Learning to Lead Myself Differently

This journey has required me to slow down in ways that do not always feel natural. It has meant paying attention to when I want to jump ahead and asking whether that is aligned with what actually matters.

It has meant learning to stay with things longer than my initial excitement, value the details as part of the process, bring others along in ways that feel supportive, and sit with discomfort instead of avoiding it.

None of this is easy, but all of it is necessary.

Moving Forward with Awareness

Surge is still with me. That part of me has not gone away, and I do not want it to. It is a source of creativity, connection, and momentum. But now I am working to lead that energy rather than be led by it.

The phrase momentum is everything still resonates, but I am starting to see it differently.
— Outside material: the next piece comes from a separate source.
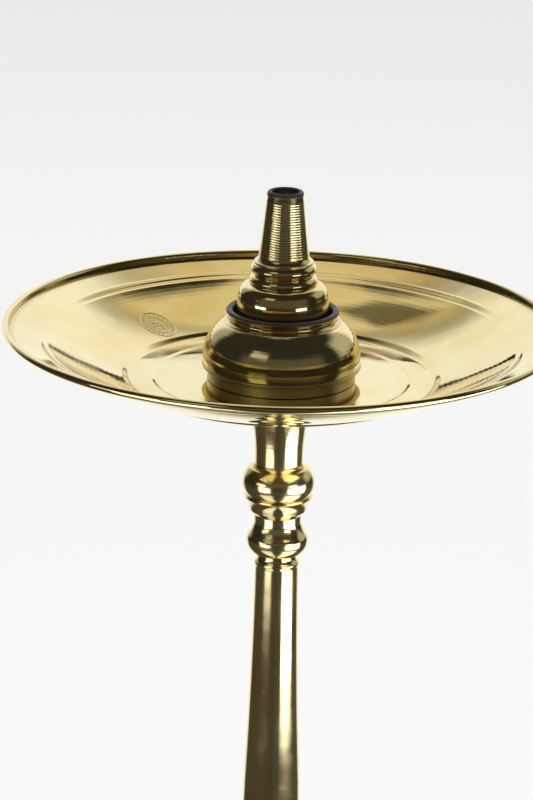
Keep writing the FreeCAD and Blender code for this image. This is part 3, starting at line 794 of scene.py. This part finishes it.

Momentum without direction can lead anywhere. Momentum with intention can lead somewhere meaningful.

Let’s Do This Work Together

One of the biggest takeaways from my coaching certification is that this kind of self awareness work is not meant to be done in isolation. When we understand our saboteurs, we gain clarity about how we show up in our lives, our work, and our relationships.

If you are someone who resonates with this, if you find yourself constantly moving, thinking about what is next, or struggling to stay present, I would love to connect.

I am currently taking coaching clients and would welcome the opportunity to walk alongside you as you explore your saboteurs, your strengths, the patterns that shape your decisions, and ways to lead yourself more intentionally.

Because this work is not about changing who you are. It is about understanding who you are and choosing how you want to show up.

Final Reflection

Being Benergy does not mean I have to be in constant motion. It means I have energy to offer and I get to decide where and how I use it.

Maybe that is what growth really looks like.

Not slowing down completely, but learning when to move and when to stay.